— START OF Material —

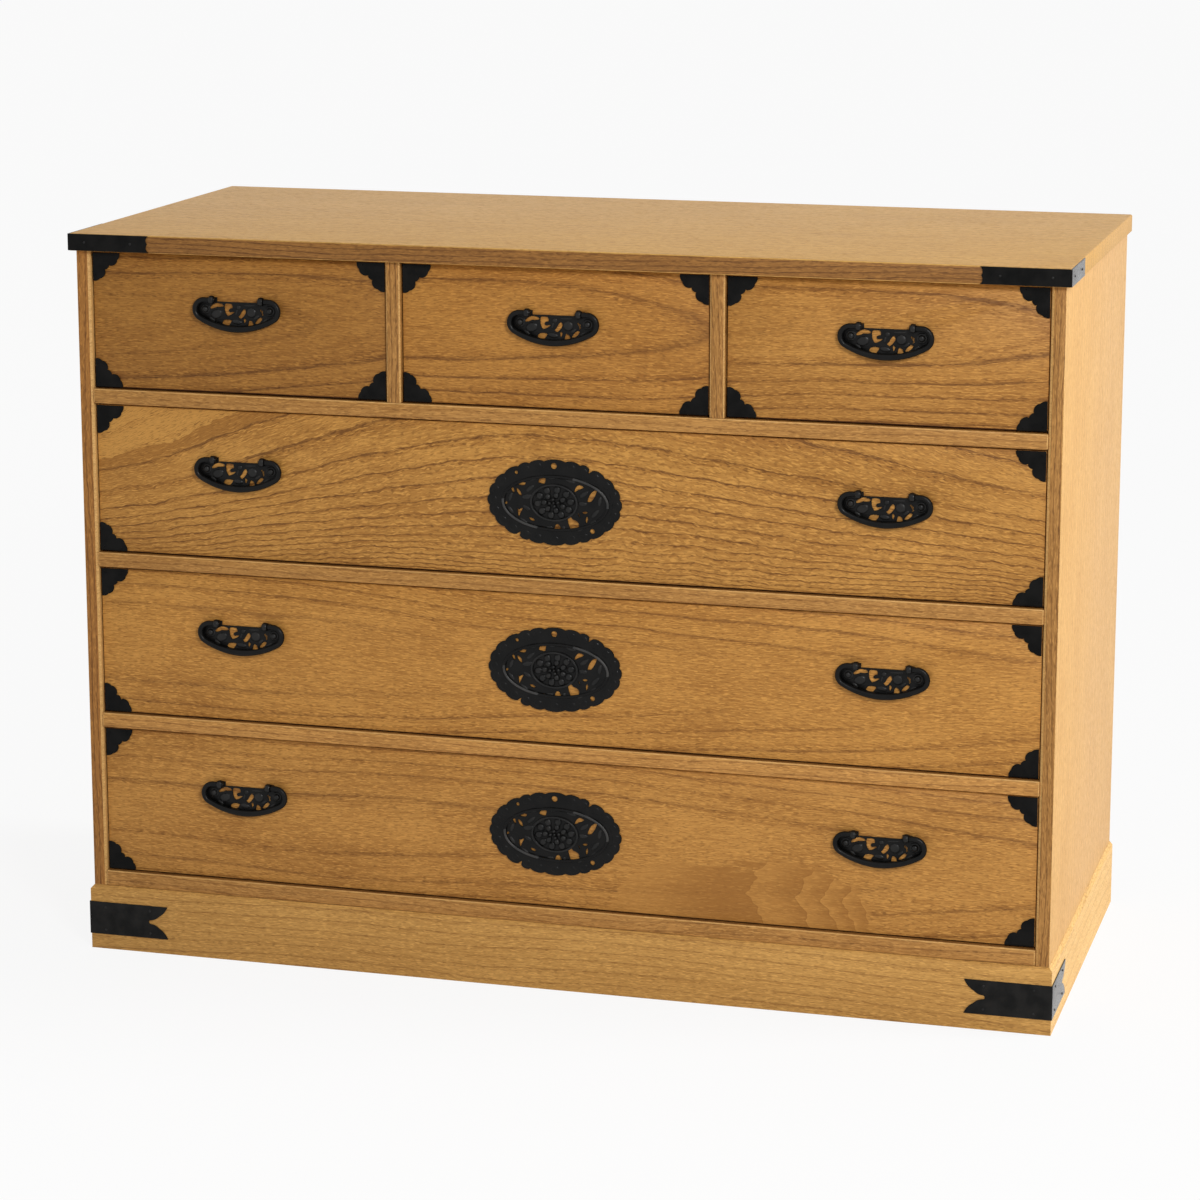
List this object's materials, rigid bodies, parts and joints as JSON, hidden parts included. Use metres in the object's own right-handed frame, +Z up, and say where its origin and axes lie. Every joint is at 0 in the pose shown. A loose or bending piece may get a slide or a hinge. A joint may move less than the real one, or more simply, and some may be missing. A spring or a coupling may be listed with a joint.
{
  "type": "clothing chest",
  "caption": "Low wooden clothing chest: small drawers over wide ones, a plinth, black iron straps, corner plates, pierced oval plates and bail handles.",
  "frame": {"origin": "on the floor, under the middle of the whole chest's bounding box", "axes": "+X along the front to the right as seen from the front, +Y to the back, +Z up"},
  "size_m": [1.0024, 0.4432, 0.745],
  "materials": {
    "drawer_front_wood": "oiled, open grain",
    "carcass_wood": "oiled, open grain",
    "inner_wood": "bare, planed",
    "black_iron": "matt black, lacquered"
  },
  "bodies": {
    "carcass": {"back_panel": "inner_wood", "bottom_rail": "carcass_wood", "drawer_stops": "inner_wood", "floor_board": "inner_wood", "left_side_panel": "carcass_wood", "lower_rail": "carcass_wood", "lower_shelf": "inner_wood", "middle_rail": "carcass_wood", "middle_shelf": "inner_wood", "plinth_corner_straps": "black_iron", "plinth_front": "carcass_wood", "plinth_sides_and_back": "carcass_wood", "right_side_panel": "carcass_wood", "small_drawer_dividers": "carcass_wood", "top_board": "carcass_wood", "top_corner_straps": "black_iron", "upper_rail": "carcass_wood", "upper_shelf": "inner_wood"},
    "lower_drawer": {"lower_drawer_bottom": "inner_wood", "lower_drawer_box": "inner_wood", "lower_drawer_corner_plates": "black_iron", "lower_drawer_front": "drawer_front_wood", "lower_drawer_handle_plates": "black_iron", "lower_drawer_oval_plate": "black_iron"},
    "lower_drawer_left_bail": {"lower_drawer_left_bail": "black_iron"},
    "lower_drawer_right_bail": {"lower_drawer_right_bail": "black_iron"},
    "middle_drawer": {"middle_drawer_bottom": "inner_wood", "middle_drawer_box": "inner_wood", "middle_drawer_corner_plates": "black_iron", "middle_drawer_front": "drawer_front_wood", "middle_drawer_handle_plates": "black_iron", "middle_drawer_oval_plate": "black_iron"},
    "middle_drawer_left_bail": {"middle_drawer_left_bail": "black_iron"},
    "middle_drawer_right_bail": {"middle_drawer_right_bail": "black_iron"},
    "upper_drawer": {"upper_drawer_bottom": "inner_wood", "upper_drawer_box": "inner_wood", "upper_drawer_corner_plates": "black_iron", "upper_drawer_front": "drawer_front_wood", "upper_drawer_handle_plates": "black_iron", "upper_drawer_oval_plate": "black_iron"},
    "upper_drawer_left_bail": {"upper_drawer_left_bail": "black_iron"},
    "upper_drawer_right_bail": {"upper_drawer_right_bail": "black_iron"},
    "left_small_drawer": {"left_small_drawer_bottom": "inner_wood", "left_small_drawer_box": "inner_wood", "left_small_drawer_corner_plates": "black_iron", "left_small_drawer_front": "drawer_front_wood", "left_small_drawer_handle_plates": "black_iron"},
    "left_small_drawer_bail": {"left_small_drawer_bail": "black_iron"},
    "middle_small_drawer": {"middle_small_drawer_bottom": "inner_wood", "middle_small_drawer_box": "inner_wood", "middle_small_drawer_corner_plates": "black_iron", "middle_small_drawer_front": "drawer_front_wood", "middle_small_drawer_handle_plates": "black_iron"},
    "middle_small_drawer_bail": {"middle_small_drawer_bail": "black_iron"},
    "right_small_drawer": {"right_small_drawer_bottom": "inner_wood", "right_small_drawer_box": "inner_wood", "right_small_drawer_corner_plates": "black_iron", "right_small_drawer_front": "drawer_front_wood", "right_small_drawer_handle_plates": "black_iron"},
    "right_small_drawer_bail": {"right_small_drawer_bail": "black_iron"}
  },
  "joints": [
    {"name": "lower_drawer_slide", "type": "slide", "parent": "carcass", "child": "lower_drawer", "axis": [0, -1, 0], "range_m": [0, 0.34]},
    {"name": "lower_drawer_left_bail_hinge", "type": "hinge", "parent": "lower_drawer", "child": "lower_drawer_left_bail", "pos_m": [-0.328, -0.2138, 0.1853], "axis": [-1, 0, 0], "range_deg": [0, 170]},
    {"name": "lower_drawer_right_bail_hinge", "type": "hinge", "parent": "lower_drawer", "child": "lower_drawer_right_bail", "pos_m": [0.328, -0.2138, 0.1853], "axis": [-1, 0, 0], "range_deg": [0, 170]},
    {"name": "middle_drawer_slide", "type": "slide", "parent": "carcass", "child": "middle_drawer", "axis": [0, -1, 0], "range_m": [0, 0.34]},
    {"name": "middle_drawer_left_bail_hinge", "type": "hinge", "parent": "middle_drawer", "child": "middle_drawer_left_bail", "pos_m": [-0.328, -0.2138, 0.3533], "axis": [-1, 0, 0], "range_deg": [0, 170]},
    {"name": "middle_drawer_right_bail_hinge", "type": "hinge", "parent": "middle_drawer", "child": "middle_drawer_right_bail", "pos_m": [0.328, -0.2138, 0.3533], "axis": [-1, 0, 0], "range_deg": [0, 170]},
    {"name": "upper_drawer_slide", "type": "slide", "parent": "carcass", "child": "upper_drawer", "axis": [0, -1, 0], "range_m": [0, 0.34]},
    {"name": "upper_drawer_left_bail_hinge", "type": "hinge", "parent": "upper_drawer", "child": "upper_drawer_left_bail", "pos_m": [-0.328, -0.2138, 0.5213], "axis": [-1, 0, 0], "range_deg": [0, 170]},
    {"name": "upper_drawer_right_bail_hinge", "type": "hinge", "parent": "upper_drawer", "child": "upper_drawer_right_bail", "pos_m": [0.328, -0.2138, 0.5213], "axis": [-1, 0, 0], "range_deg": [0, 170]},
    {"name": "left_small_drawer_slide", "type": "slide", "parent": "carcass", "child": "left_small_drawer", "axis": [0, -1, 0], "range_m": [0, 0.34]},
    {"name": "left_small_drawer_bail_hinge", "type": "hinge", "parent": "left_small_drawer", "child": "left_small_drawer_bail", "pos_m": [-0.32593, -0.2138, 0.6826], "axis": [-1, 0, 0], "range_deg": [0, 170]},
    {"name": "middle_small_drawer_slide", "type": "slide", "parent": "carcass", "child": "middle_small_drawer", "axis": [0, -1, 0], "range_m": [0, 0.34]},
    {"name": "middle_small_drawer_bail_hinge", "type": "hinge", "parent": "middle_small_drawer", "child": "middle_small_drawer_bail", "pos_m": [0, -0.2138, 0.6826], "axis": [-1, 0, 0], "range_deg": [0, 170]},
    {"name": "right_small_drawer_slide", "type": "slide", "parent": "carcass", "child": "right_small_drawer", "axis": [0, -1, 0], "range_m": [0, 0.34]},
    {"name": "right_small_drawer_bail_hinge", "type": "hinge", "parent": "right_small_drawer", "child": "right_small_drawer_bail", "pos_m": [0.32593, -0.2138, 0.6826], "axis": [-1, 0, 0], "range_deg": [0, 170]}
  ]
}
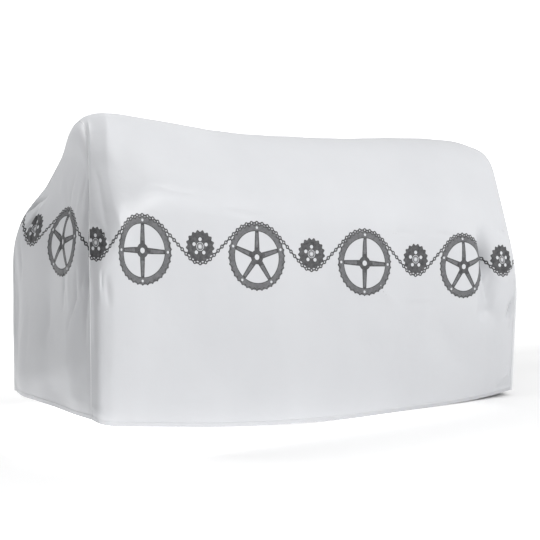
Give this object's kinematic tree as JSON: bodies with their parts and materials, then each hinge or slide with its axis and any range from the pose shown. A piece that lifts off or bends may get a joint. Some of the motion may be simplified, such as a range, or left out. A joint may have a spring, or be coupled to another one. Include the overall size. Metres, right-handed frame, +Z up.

— END OF Material —
— START OF Material —

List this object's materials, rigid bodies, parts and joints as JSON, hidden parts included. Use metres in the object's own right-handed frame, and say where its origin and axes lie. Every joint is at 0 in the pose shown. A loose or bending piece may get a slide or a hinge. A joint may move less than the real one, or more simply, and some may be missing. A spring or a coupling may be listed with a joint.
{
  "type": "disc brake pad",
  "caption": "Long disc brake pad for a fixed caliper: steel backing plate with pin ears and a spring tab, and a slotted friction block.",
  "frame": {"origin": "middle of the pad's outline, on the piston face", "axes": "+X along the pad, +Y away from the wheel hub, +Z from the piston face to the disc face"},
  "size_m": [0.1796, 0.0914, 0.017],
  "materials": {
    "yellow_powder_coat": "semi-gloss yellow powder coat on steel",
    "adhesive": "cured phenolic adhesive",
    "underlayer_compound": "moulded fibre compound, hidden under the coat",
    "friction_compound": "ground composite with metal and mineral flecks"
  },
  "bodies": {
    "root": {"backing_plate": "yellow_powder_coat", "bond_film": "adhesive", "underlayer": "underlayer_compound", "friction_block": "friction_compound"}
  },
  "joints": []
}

— END OF Material —

> Problem description
Find the word "bodies" in the entries, and copy every line it shows up in.

> Exercise solution
List this object's materials, rigid bodies, parts and joints as JSON, hidden parts included. Use metres in the object's own right-handed frame, +Z up, and say where its origin and axes lie. Every joint is at 0 in the pose shown. A loose or bending piece may get a slide or a hinge. A joint may move less than the real one, or more simply, and some may be missing. A spring or a coupling may be listed with a joint.
  "bodies": {
Give this object's kinematic tree as JSON: bodies with their parts and materials, then each hinge or slide with its axis and any range from the pose shown. A piece that lifts off or bends may get a joint. Some of the motion may be simplified, such as a range, or left out. A joint may have a spring, or be coupled to another one. Include the overall size. Metres, right-handed frame, +Z up.
List this object's materials, rigid bodies, parts and joints as JSON, hidden parts included. Use metres in the object's own right-handed frame, and say where its origin and axes lie. Every joint is at 0 in the pose shown. A loose or bending piece may get a slide or a hinge. A joint may move less than the real one, or more simply, and some may be missing. A spring or a coupling may be listed with a joint.
  "bodies": {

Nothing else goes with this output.